“看看吧,看完之後告訴我你準備怎麼做!”他說著走了出去,抽起了悶煙。
我花了兩個小時從頭到尾閱讀了一遍,越往後麵,我越是震驚。父親的筆記怎會落入黃署長手中?難道這不應該是由母親保存著的嗎?
當著我的麵,黃署長將最後幾頁紙撕了下來。
“你父親還活著……”他泛著濃濃的笑靨,露出了慈祥的一麵,“這些年來,他都牢牢地注視著你,隻是迫於無奈,他現在還不能與你相認。”
我開始懷疑這個黃署長的真實身份,但這種事情可能嗎?
“以現在這個狀況,你連敵人是誰都不知道,就妄想和他們硬碰硬,無異於以卵擊石,最後反倒會丟掉有用之身,與成功的機會失之交臂。成大事者,要沉得住氣,學會忍辱負重,工欲善其事必先利其器。待時機成熟,你再一鼓作氣,到時候一定能事半功倍。”
道理是如此,可我應該怎麼做呢?
回到獨自租住的家中,我苦思冥想了一天,並沒有得到什麼有用的結果。這時候又得知了第五起殺人案,與前幾次不同的是,這一次,武都警方居然抓住了凶手。功勳卓著的張偉在電視台接受了采訪。
那個弱不禁風的流浪漢感覺連謝小璐都製服不了,又怎能連傷五命?哪怕是抓了現行,我也相信這是神秘組織故意找的替死鬼,他們很可能已經達到了目的,解決掉眼前現有的障礙以後,接下來就能暢通無阻地入侵武都。
明知他們的陰謀,而我卻隻能在這裏坐以待斃。也許正如黃署長所說,我現在根本就拿不出任何證據,所有可能存在的目擊者和證人都被他們用藥物克製住了,全世界仿佛隻有我一個知情者。嗬嗬,這還真是有意思。

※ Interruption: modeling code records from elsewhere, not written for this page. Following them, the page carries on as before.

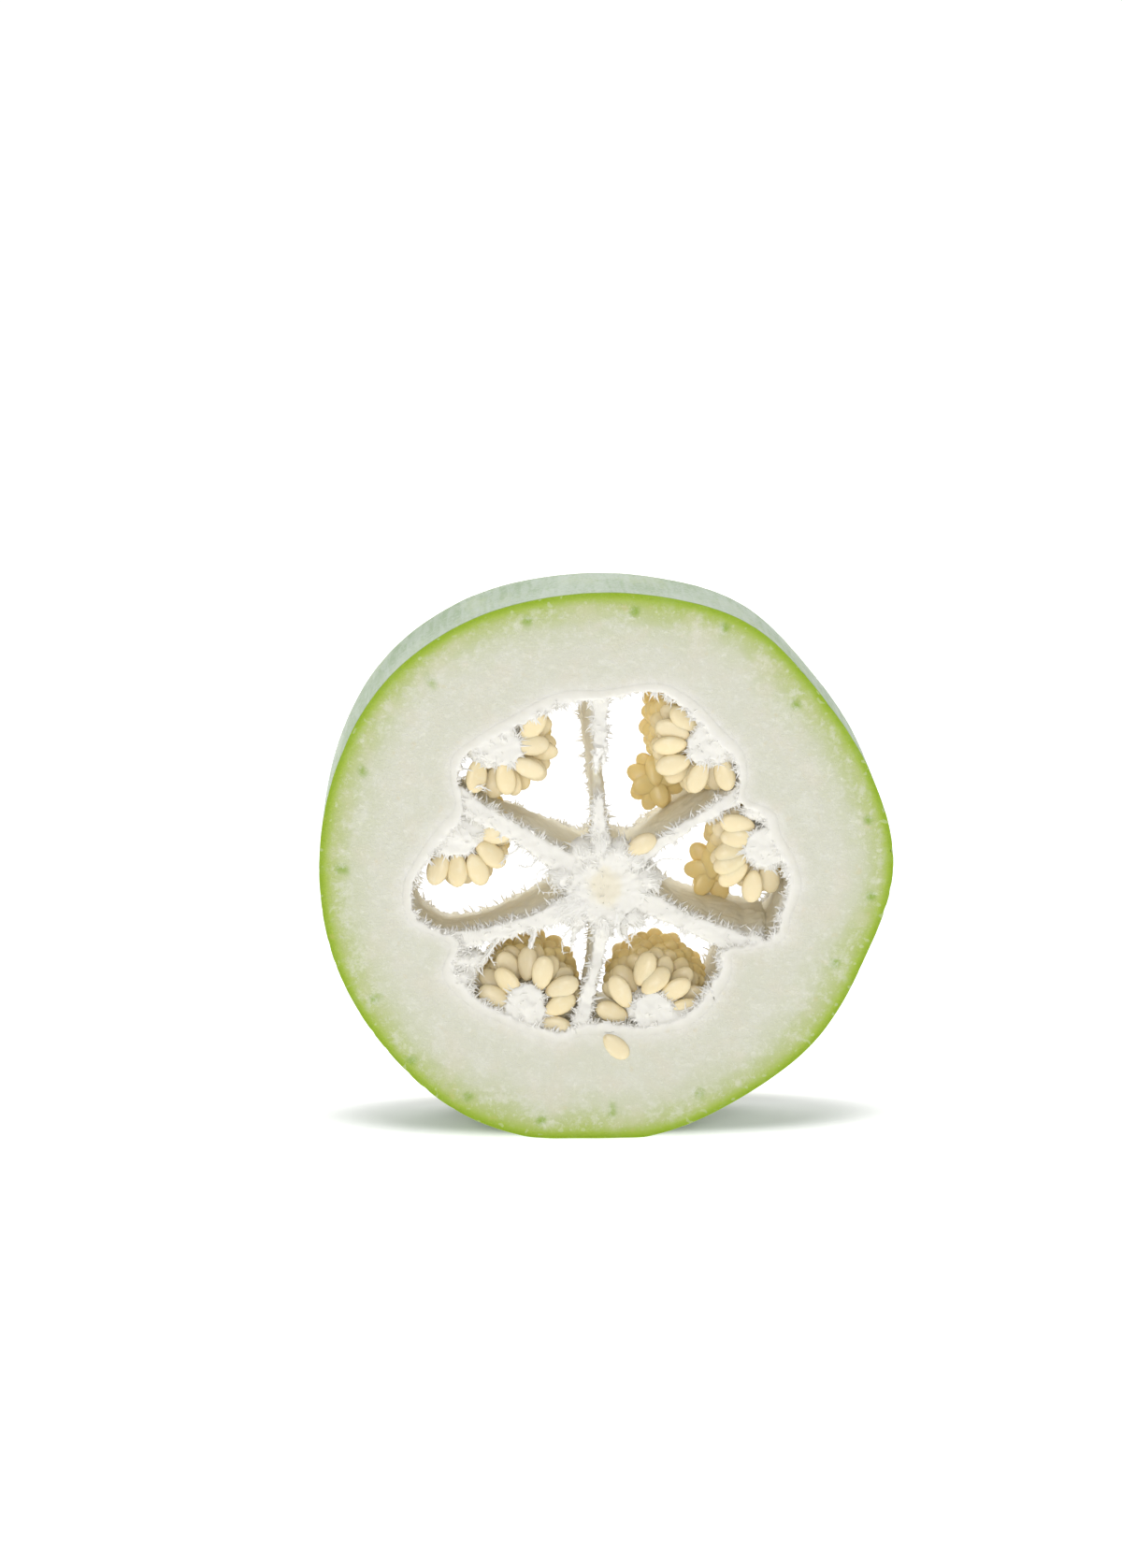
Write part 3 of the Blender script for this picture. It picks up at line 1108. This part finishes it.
class MELON_OT_stage(bpy.types.Operator):
    """Sets a white table, soft light and the camera"""

    bl_idname = "melon.stage"
    bl_label = "Stage"

    def execute(self, context):
        scene = context.scene
        deselect()
        bpy.ops.mesh.primitive_plane_add(size=TABLE_SIZE, location=(0, 0, -TABLE_GAP))
        table = bpy.context.object
        bpy.ops.object.transform_apply(location=True, rotation=True, scale=True)
        table.name = "table"
        table.data.materials.append(floor_finish())
        for name, place, size, power in LIGHTS:
            self.light(name, place, size, power)
        world = bpy.data.worlds.new("studio")
        world.use_nodes = True
        background = world.node_tree.nodes["Background"]
        background.inputs["Color"].default_value = (1.0, 1.0, 1.0, 1.0)
        background.inputs["Strength"].default_value = WORLD_LIGHT
        scene.world = world
        scene.view_settings.view_transform = "Standard"
        self.camera(scene)
        deselect()
        return {"FINISHED"}

    def light(self, name, place, size, power):
        deselect()
        bpy.ops.object.light_add(type="AREA", location=place)
        lamp = bpy.context.object
        lamp.name = name
        lamp.data.size = size
        lamp.data.energy = power
        aim = Vector((0, 0, MIDDLE.y)) - Vector(place)
        lamp.rotation_euler = aim.to_track_quat("-Z", "Y").to_euler()

    def camera(self, scene):
        """Look at the slice from the photograph's angle, with the slice at its place in it."""
        deselect()
        middle = Vector((0.0, FRONT_Y, MIDDLE.y))
        level = math.cos(CAMERA_HEIGHT_ANGLE)
        away = Vector((-math.sin(CAMERA_SIDE_ANGLE) * level, -math.cos(CAMERA_SIDE_ANGLE) * level,
                       math.sin(CAMERA_HEIGHT_ANGLE)))
        bpy.ops.object.camera_add(location=middle + away * CAMERA_DISTANCE)
        camera = bpy.context.object
        camera.rotation_euler = (-away).to_track_quat("-Z", "Y").to_euler()
        camera.data.lens = CAMERA_LENS
        camera.data.sensor_width = SENSOR
        camera.data.shift_x = (IMAGE_WIDTH / 2 - SLICE_IN_IMAGE[0]) / IMAGE_HEIGHT
        camera.data.shift_y = (SLICE_IN_IMAGE[1] - IMAGE_HEIGHT / 2) / IMAGE_HEIGHT
        scene.camera = camera


class MELON_PT_panel(bpy.types.Panel):
    """Lists the slice's pieces, sizes and colours in the sidebar"""

    bl_label = "Winter melon slice"
    bl_space_type = "VIEW_3D"
    bl_region_type = "UI"
    bl_category = "Winter melon"

    def draw(self, context):
        for operator in OPERATORS:
            self.layout.operator(operator.bl_idname)
        for group in (context.scene.melon_sizes, context.scene.melon_colours):
            box = self.layout.box()
            for name in group.__annotations__:
                box.prop(group, name)


OPERATORS = (MELON_OT_flesh, MELON_OT_pulp, MELON_OT_fibres, MELON_OT_seeds, MELON_OT_stage)
CLASSES = (MelonSizes, MelonColours, *OPERATORS, MELON_PT_panel)


def register():
    for cls in CLASSES:
        bpy.utils.register_class(cls)
    bpy.types.Scene.melon_sizes = PointerProperty(type=MelonSizes)
    bpy.types.Scene.melon_colours = PointerProperty(type=MelonColours)


def unregister():
    del bpy.types.Scene.melon_colours
    del bpy.types.Scene.melon_sizes
    for cls in reversed(CLASSES):
        bpy.utils.unregister_class(cls)


def main():
    register()
    bpy.ops.melon.flesh()
    bpy.ops.melon.pulp()
    bpy.ops.melon.fibres()
    bpy.ops.melon.seeds()
    bpy.ops.melon.stage()


if __name__ == "__main__":
    main()
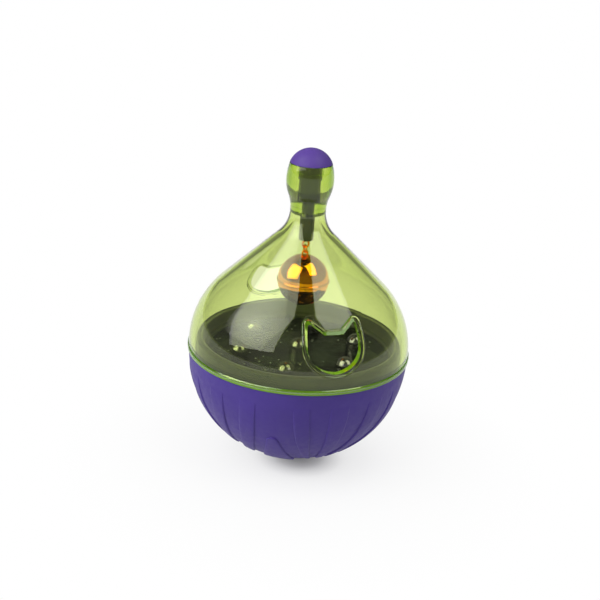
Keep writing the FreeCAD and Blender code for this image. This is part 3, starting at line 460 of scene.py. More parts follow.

我的倒數第二次同謝小璐會麵,還是在三品酒吧,這個比菜市場還喧囂的地方,有各種三教九流,無論說什麼悄悄話也不會引起人們的注意。因為在這裏談事情的人大多心懷鬼胎,所以見怪不怪了。
謝小璐這幾日正忙著進行一項醫學研究,表麵上她是這座酒吧跑場子的,在眾酒客中紅得一塌糊塗。可隻有少數人知道,她的真實身份是武都醫學院的在讀博士,和她失蹤的老爸一樣,正從事著高度機密的醫學研究。
“我成功了!”謝小璐興奮地說道,“我終於找到了抑製MD病毒的抗體。”
“什麼意思?”我不知道這和案件有什麼關聯。
“換句話說,隻需在你服下毒藥之前注入疫苗,你就能不受它們的影響。這種疫苗就稱作‘MD疫苗’好了。”
我循著謝小璐的思路,忽然琢磨出一個計策來。也許我可以當著組織人的麵服下這種會消除記憶的MD藥物,但因為這種疫苗的作用,我仍然記得一切,這樣或許就能降低他們對我的警惕,神不知鬼不覺地找到剿滅整個組織的線索。
但謝小璐對此有另外一番言論,她很清楚組織並沒有我想象中那麼好對付。哪怕我當他們麵服下了藥物,我也還是出眾的武都刑警長官,他們是不會對我這種頭號危險人物放鬆警惕的。
“不,你不明白,這相當於免死金牌!”我激動地說道,“假如某天我被組織的人強灌下毒藥,我也能不受其影響,然後出其不意,暗中把那些放鬆警惕的人製服。”
謝小璐抿著嘴唇,暗暗地點頭稱“是”,再沒有發表看法。
既然已經想好了計策,我就要稍作一些準備。根據謝小璐的說明,這種疫苗並不同於以往,它和病原作用之前會有一定潛伏期,也就是說不會當下產生效果,普通人仍會失憶一陣子,而且恢複記憶的周期比較漫長,甚至會一點兒一點兒地恢複。